■ **PROVIDED RECORDS**:
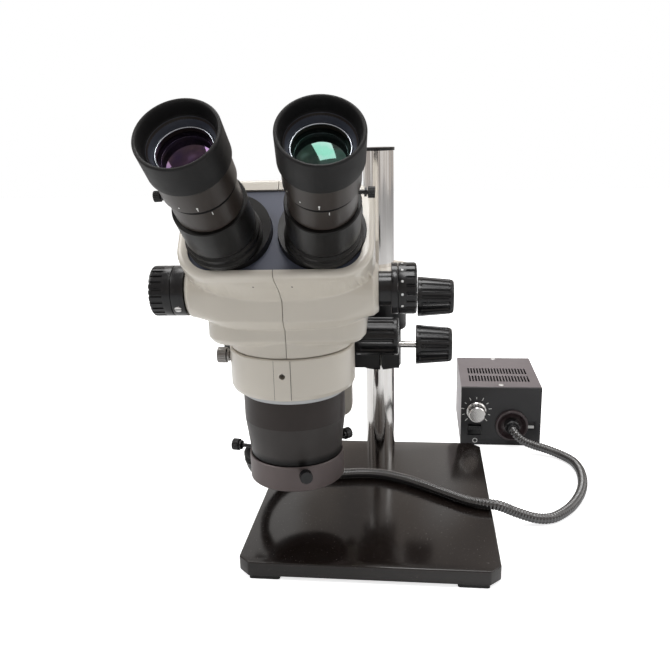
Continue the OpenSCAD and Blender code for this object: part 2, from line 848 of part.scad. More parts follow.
module ring_light_housing() {
  top = ringlight_z + ringlight_h;
  color([0.42, 0.36, 0.34]) head_frame_place() difference() {
    rotate_extrude() polygon([[28, ringlight_z], [29.2, ringlight_z], [29.2, ringlight_z + 2.4], [33.2, ringlight_z + 2.4],
      [33.2, ringlight_z], [ringlight_r - 0.5, ringlight_z], [ringlight_r, ringlight_z + 0.5],
      [ringlight_r, top - 0.4], [ringlight_r - 0.4, top], [34.3, top], [34.3, ringlight_z + 9], [28, ringlight_z + 9]]);
    for (a = screw_turns) {
      rotate([0, 0, a]) translate([0, -33, screw_level]) rotate([90, 0, 0]) cylinder(h = 4, r = 1.5 + running);
    }
    rotate([0, 0, stub_turn]) translate([0, -30, stub_z]) rotate([90, 0, 0]) cylinder(h = 6, r = 4);
  }
  color([0.42, 0.36, 0.34]) head_frame_place() rotate([0, 0, stub_turn]) translate([0, -34.9, stub_z]) rotate([90, 0, 0])
    cylinder(h = stub_end - 34.9, r = 6.5);
}

module ring_light_window() {
  color(glass_color) head_frame_place() rotate_extrude()
    polygon([[29.2, ringlight_z + 0.3], [33.2, ringlight_z + 0.3], [33.2, ringlight_z + 2.4], [29.2, ringlight_z + 2.4]]);
}

module ring_screw(turn, reach) {
  color(black_color) head_frame_place() rotate([0, 0, turn]) translate([0, -34.35, screw_level]) rotate([90, 0, 0])
    thumb_screw(reach, 1.5, 5.2, 4.6);
}

module ring_screw_front() {
  ring_screw(screw_turns[0], 7);
}

module ring_screw_right() {
  ring_screw(screw_turns[1], 14);
}

module ring_screw_left() {
  ring_screw(screw_turns[2], 14);
}

// ---- light guide -----------------------------------------------------------

guide_r = 4.1;
port_x = 124.6;
port_z = 21.9;
rest_z = plate_top + guide_r + 0.3;
bench_z = guide_r + 0.2;

boot_r = 6.4;

// Corner points of the guide's path, from the ring light to the lamp box.
guide_path = [
  [-98.2, -97.2, 57], [-100.5, -93, 47], [-98, -84, 35], [-90, -72, 25], [-78, -62, rest_z + 1], [-60, -55, rest_z],
  [-31, -51.7, rest_z], [-15.6, -49.2, rest_z], [1.7, -49.8, rest_z], [19.1, -56.3, rest_z], [36, -66.4, rest_z],
  [56.2, -81, rest_z], [75.4, -94, rest_z], [87, -98, rest_z + 0.1], [95.6, -98.8, rest_z], [101, -98, rest_z - 3.4],
  [105.8, -96.4, 9.4], [112, -94.9, bench_z + 0.8], [120, -95, bench_z], [129.9, -95.5, bench_z], [138.5, -92.6, bench_z],
  [146, -87, bench_z], [156.7, -74.6, bench_z], [166.8, -56.5, bench_z], [174, -37, bench_z], [177.9, -16.3, bench_z],
  [178.4, 2, bench_z], [175, 16, bench_z], [167, 27, bench_z + 0.5], [156, 33.5, bench_z + 2.5], [144, 36.5, 9.5],
  [134, 37.5, 13.5], [127.5, 39.2, 18], [port_x + 0.2, 43, port_z - 0.6], [port_x, 45.5, port_z]];

module guide_ball(p, r) {
  translate(p) sphere(r = r, $fn = 14);
}

module light_guide() {
  color(black_color) {
    head_frame_place() rotate([0, 0, stub_turn]) translate([0, -stub_end - 0.05, stub_z]) rotate([90, 0, 0])
      cylinder(h = 5, r = boot_r, $fn = 32);
    hull() {
      head_frame_place() rotate([0, 0, stub_turn]) translate([0, -stub_end - 3, stub_z]) rotate([90, 0, 0])
        cylinder(h = 4, r = boot_r, $fn = 32);
      guide_ball(guide_path[0], 5.6);
    }
    for (k = [0 : len(guide_path) - 2]) {
      hull() {
        guide_ball(guide_path[k], k < 1 ? 5.6 : guide_r);
        guide_ball(guide_path[k + 1], guide_r);
      }
    }
  }
}

// ---- lamp box --------------------------------------------------------------

sheet = 1.2;
panel_thick = 3;
flange_port_r = 15.6;
plug_r = 7.1;
dial_x = 90.4;
dial_z = 36.3;
switch_x = 89.1;
switch_z = 16.4;

module source_chassis() {
  inner_x = box_x + sheet + 0.2;
  inner_w = box_w - 2 * sheet - 0.4;
  back = box_y + box_d;
  color([0.6, 0.6, 0.62]) {
    translate([inner_x, box_y + panel_thick + 0.1, 0]) cube([inner_w, box_d - panel_thick - 0.2, 1.5]);
    translate([inner_x, back - 1.6, 0.5]) cube([inner_w, 1.5, box_h - sheet - 1]);
    translate([port_x - 20, 92, 1]) cube([40, 2, 30]);
  }
}

module source_cover() {
  start = box_y + panel_thick + 0.1;
  len = box_d - panel_thick - 0.1;
  color([0.36, 0.33, 0.33]) difference() {
    translate([box_x, start, 0.4]) cube([box_w, len, box_h - 0.4]);
    translate([box_x + sheet, start - 1, -1]) cube([box_w - 2 * sheet, len + 2, box_h - sheet + 1]);
    for (row = [0, 1]) {
      for (k = [0 : 19]) {
        translate([box_x + 9 + k * 3, start + 16 + row * 24, box_h - 3]) cube([1.4, 18, 6]);
      }
    }
    for (p = [[box_x + box_w / 2, start + 4], [box_x + box_w / 2, start + len - 5]]) {
      translate([p[0], p[1], box_h - 3]) cylinder(h = 6, r = 1.3);
    }
  }
}

module source_front_panel() {
  color([0.17, 0.17, 0.18]) difference() {
    union() {
      translate([box_x, box_y, 0.4]) cube([box_w, panel_thick, box_h - 0.4]);
      translate([port_x, box_y + 1, port_z]) rotate([90, 0, 0]) cylinder(h = 4, r = flange_port_r);
    }
    translate([port_x, box_y - 5, port_z]) rotate([-90, 0, 0]) cylinder(h = 12, r = plug_r + 0.1);
    translate([dial_x, box_y - 1, dial_z]) rotate([-90, 0, 0]) cylinder(h = 6, r = 3 + running);
    translate([switch_x - 6.6, box_y - 1, switch_z - 5.8]) cube([13.2, 6, 11.6]);
  }
}

module brightness_knob() {
  color(steel_color) translate([dial_x, box_y - 0.4, dial_z]) rotate([90, 0, 0]) {
    difference() {
      rotate_extrude() polygon([[0, 0], [9.5, 0], [9.5, 2], [8.4, 3], [7.8, 11.2], [7, 12], [0, 12]]);
      for (k = [0 : 19]) {
        rotate([0, 0, k * 18]) translate([8.75, 0, 3]) cylinder(h = 10, r = 0.7, $fn = 16);
      }
    }
    translate([0, 0, -12]) cylinder(h = 13, r = 3);
  }
}

module rocker_switch() {
  color(black_color) translate([switch_x, box_y, switch_z]) difference() {
    rotate([90, 0, 90]) translate([0, 0, -6.2]) linear_extrude(12.4) {
      polygon([[-2.2, 4.6], [-0.6, 0], [-0.8, -4.6], [6, -4.4], [8, 0], [6, 4.4]]);
    }
    translate([-10, 8, 0]) along_x() cylinder(h = 20, r = 1);
  }
}

module guide_plug() {
  color([0.3, 0.3, 0.32]) translate([port_x, box_y + 14, port_z]) rotate([90, 0, 0]) {
    cylinder(h = 19, r = plug_r);
    translate([0, 0, 18]) cylinder(h = 2, r = plug_r - 1.4);
  }
}

module lamp() {
  color([0.8, 0.8, 0.75]) translate([port_x, 75, port_z]) rotate([-90, 0, 0]) difference() {
    rotate_extrude() polygon([[0, 14], [15.5, 0], [17, 0], [17, 1.5], [6, 14], [4, 16.5], [0, 16.5]]);
    translate([0, 0, -1]) cylinder(h = 2, r = 2);
  }
}

// ---- drawing ---------------------------------------------------------------

base_plate();
base_feet();
pole();
pole_cap();
pole_bolt();
collar_liner();
stop_collar();
collar_clamp_screw();
collar_clamp_knob();
arm_sleeve();
sleeve_top_ring();
focus_housing();
arm_bolts();
arm_clamp_screw();
arm_clamp_knob();
pinion_shaft();
focus_knobs();
focus_slide();
rack();
head_ring();
head_clamp_screw();
head_frame();
left_cover();
right_cover();
top_panel();
objective_barrel();
barrel_cone();
objective_lenses();
zoom_carriers();
zoom_shaft();
zoom_knob_left();
zoom_knob_right();
zoom_flanges();
prism_housing_left();
prism_housing_right();
prism_left();
prism_right();
eyepiece_left();
eyepiece_right();
diopter_ring_left();
diopter_ring_right();
eyecup_left();
eyecup_right();
eye_lens_left();
eye_lens_right();
lock_screw_left();
lock_screw_right();
ring_light_housing();
ring_light_window();
ring_screw_front();
ring_screw_left();
ring_screw_right();
light_guide();
source_chassis();
source_cover();
source_front_panel();
brightness_knob();
rocker_switch();
guide_plug();
lamp();
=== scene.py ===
import math

import bmesh
import bpy
from mathutils import Matrix, Vector


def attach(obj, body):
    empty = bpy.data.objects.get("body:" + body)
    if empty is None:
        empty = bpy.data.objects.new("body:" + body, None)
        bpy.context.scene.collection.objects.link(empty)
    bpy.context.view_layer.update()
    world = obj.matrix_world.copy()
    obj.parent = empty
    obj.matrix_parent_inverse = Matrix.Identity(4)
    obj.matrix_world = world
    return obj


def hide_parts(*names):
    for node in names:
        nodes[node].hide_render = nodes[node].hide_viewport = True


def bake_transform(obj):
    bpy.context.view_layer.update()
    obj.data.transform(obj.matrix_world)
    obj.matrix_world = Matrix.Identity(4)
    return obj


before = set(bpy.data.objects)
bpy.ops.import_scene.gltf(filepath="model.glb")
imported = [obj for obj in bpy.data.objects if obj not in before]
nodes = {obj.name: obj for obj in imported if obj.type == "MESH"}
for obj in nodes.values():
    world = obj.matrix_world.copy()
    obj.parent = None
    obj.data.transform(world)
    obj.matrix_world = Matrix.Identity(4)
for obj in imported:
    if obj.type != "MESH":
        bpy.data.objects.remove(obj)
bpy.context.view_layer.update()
MM = 0.001

# The head stands in a ring and is turned a little about the ring's axis.
HEAD_X, HEAD_Y = -57.5, -118.0
HEAD_TURN = math.radians(2.5)
# The inclined top face carries two tubes that lean apart.
FACE_Y, FACE_Z = -55.2, 247.7
FACE_TILT = math.radians(48.5)
LEAN = math.radians(3.5)
EYE_HALF_GAP, TUBE_LENGTH = 36.8, 98
TUBE_X = EYE_HALF_GAP - TUBE_LENGTH * math.sin(LEAN)
TUBE_Y = -9.8
# Each prism housing turns on a pivot beside its tube.
PIVOT_OFFSET, PIVOT_ANGLE = 5.2, math.radians(75)
PIVOT_X = TUBE_X - PIVOT_OFFSET * math.cos(PIVOT_ANGLE)
PIVOT_Y = TUBE_Y + PIVOT_OFFSET * math.sin(PIVOT_ANGLE)
ZOOM_Y, ZOOM_Z = -34.0, 202.0
ZOOM_R = 17.1


def shift(x, y, z):
    """A move by millimetres."""
    return Matrix.Translation((x * MM, y * MM, z * MM))


HEAD = shift(HEAD_X, HEAD_Y, 0) @ Matrix.Rotation(HEAD_TURN, 4, "Z")
FACE = HEAD @ shift(0, FACE_Y, FACE_Z) @ Matrix.Rotation(FACE_TILT, 4, "X")


def tube_frame(side):
    """Up an eyepiece tube: local Z along the tube from the top face, side -1 left, 1 right."""
    return FACE @ shift(side * TUBE_X, TUBE_Y, 0) @ Matrix.Rotation(side * LEAN, 4, "Y")


# ---- materials ---------------------------------------------------------------

def new_mat(name):
    m = bpy.data.materials.new(name)
    m.use_nodes = True
    nt = m.node_tree
    bsdf = nt.nodes["Principled BSDF"]
    return m, nt, bsdf


def put(bsdf, key, value):
    if key in bsdf.inputs:
        bsdf.inputs[key].default_value = value


def noise(nt, coords, scale, detail=4.0, rough=0.55):
    n = nt.nodes.new("ShaderNodeTexNoise")
    n.inputs["Scale"].default_value = scale
    n.inputs["Detail"].default_value = detail
    n.inputs["Roughness"].default_value = rough
    nt.links.new(coords, n.inputs["Vector"])
    return n.outputs["Fac"]


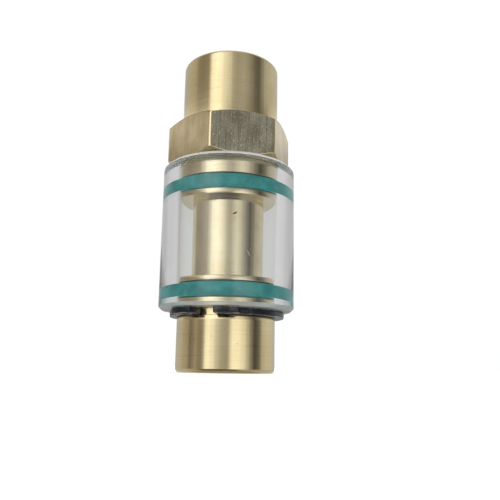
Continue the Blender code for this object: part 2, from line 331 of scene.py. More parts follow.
class Finish(Nodes):
    """The nodes of a new material, whose patterns are set out in the object's own metres."""

    def __init__(self, name):
        self.material = bpy.data.materials.new(name)
        self.material.use_nodes = True
        super().__init__(self.material.node_tree)
        self.place = self.add("ShaderNodeTexCoord", {}).outputs["Object"]

    def noise(self, scale, detail):
        """Noise stretched by a scale along each axis, in cycles per metre."""
        mapped = self.add("ShaderNodeMapping", {"Vector": self.place, "Scale": scale}).outputs[0]
        made = self.add("ShaderNodeTexNoise", {"Vector": mapped, "Scale": 1.0, "Detail": detail})
        return made.outputs["Fac"]

    def fine_noise(self, scale, detail):
        """Noise with the same scale along every axis."""
        return self.noise((scale, scale, scale), detail)

    def relief(self, coarse, fine):
        """A height for a bump, mostly from the coarse pattern."""
        return self.plus(self.math("MULTIPLY", coarse, 0.7), fine, 0.3)

    def bump(self, height, strength, distance):
        inputs = {"Height": height, "Strength": strength, "Distance": distance}
        return self.add("ShaderNodeBump", inputs).outputs[0]

    def shade(self, inputs):
        """Fill the shader's inputs and give back the material."""
        self.fill(self.tree.nodes["Principled BSDF"], inputs)
        return self.material


CLEAR_IOR = 1.49                  # acrylic's
PIT_ROUGHNESS = 0.3               # how much rougher brass is in a pit
MARK_ROUGHNESS = 0.6             # and in a waist mark
MARK_CORE = 0.6                  # share of a waist mark's size where it hasn't begun to fade
MARK_DEPTH = 1.0 * MM            # how far in from the waist's surface it reaches


def mark_mask(nodes, angle, height, half_length, half_width, tilt):
    """1 inside a short mark on the waist, at an angle from the front and a height, fading out."""
    turn = math.radians(angle)
    local = nodes.add("ShaderNodeMapping", {
        "Vector": nodes.place,
        "Location": (WAIST_RADIUS * math.sin(turn), -WAIST_RADIUS * math.cos(turn), height),
        "Rotation": (0, -math.radians(tilt), turn), "Scale": (half_length, MARK_DEPTH, half_width),
    }, vector_type="TEXTURE").outputs[0]
    away = nodes.add("ShaderNodeVectorMath", {0: local}, operation="LENGTH").outputs["Value"]
    return nodes.span(away, MARK_CORE, 1.0, 1.0, 0.0)


def turned_brass(name, light, dark, roughness=0.1, scuffs_and_shadows=()):
    """Brass off the lathe: fine rings around the axis, faint stains, small pits, and any scuffs and painted
    nick shadows given.
    """
    line_brown, pit_brown = (0.42, 0.34, 0.2, 1), (0.28, 0.2, 0.1, 1)
    nodes = Finish(name)
    rings = nodes.noise((25, 25, 4600), 4)
    fine_rings = nodes.noise((60, 60, 12000), 2)
    stain = nodes.noise((160, 160, 110), 4)
    tone = nodes.span(stain, 0.38, 0.66)
    ring_tone = nodes.span(rings, 0.35, 0.65, 0.0, 0.35)
    base = nodes.mix(nodes.math("MAXIMUM", tone, ring_tone), light, dark)
    lines = nodes.span(nodes.noise((90, 90, 5200), 4), 0.56, 0.7, 0.0, 0.22)
    base = nodes.mix(lines, base, line_brown)
    pits = nodes.span(nodes.fine_noise(1500, 2), 0.68, 0.76, 0.0, 0.5)
    base = nodes.mix(pits, base, pit_brown)
    rough = nodes.span(rings, 0.3, 0.7, roughness * 0.75, roughness * 1.4)
    rough = nodes.plus(rough, pits, PIT_ROUGHNESS)
    # Each mark mixes in its colour, the scuff's paler brass and the nick's painted shadow alike
    for mark, colour in scuffs_and_shadows:
        inside = mark_mask(nodes, *mark)
        base = nodes.mix(inside, base, colour)
        rough = nodes.plus(rough, inside, MARK_ROUGHNESS)
    return nodes.shade({
        "Base Color": base, "Roughness": rough, "Metallic": 1.0,
        "Normal": nodes.bump(nodes.relief(rings, fine_rings), 0.13, 0.04 * MM),
    })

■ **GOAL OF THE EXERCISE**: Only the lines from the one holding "imported = [obj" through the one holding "FACE = HEAD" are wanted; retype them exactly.

■ **COMPLETED TASK**:
imported = [obj for obj in bpy.data.objects if obj not in before]
nodes = {obj.name: obj for obj in imported if obj.type == "MESH"}
for obj in nodes.values():
    world = obj.matrix_world.copy()
    obj.parent = None
    obj.data.transform(world)
    obj.matrix_world = Matrix.Identity(4)
for obj in imported:
    if obj.type != "MESH":
        bpy.data.objects.remove(obj)
bpy.context.view_layer.update()
MM = 0.001

# The head stands in a ring and is turned a little about the ring's axis.
HEAD_X, HEAD_Y = -57.5, -118.0
HEAD_TURN = math.radians(2.5)
# The inclined top face carries two tubes that lean apart.
FACE_Y, FACE_Z = -55.2, 247.7
FACE_TILT = math.radians(48.5)
LEAN = math.radians(3.5)
EYE_HALF_GAP, TUBE_LENGTH = 36.8, 98
TUBE_X = EYE_HALF_GAP - TUBE_LENGTH * math.sin(LEAN)
TUBE_Y = -9.8
# Each prism housing turns on a pivot beside its tube.
PIVOT_OFFSET, PIVOT_ANGLE = 5.2, math.radians(75)
PIVOT_X = TUBE_X - PIVOT_OFFSET * math.cos(PIVOT_ANGLE)
PIVOT_Y = TUBE_Y + PIVOT_OFFSET * math.sin(PIVOT_ANGLE)
ZOOM_Y, ZOOM_Z = -34.0, 202.0
ZOOM_R = 17.1


def shift(x, y, z):
    """A move by millimetres."""
    return Matrix.Translation((x * MM, y * MM, z * MM))


HEAD = shift(HEAD_X, HEAD_Y, 0) @ Matrix.Rotation(HEAD_TURN, 4, "Z")
FACE = HEAD @ shift(0, FACE_Y, FACE_Z) @ Matrix.Rotation(FACE_TILT, 4, "X")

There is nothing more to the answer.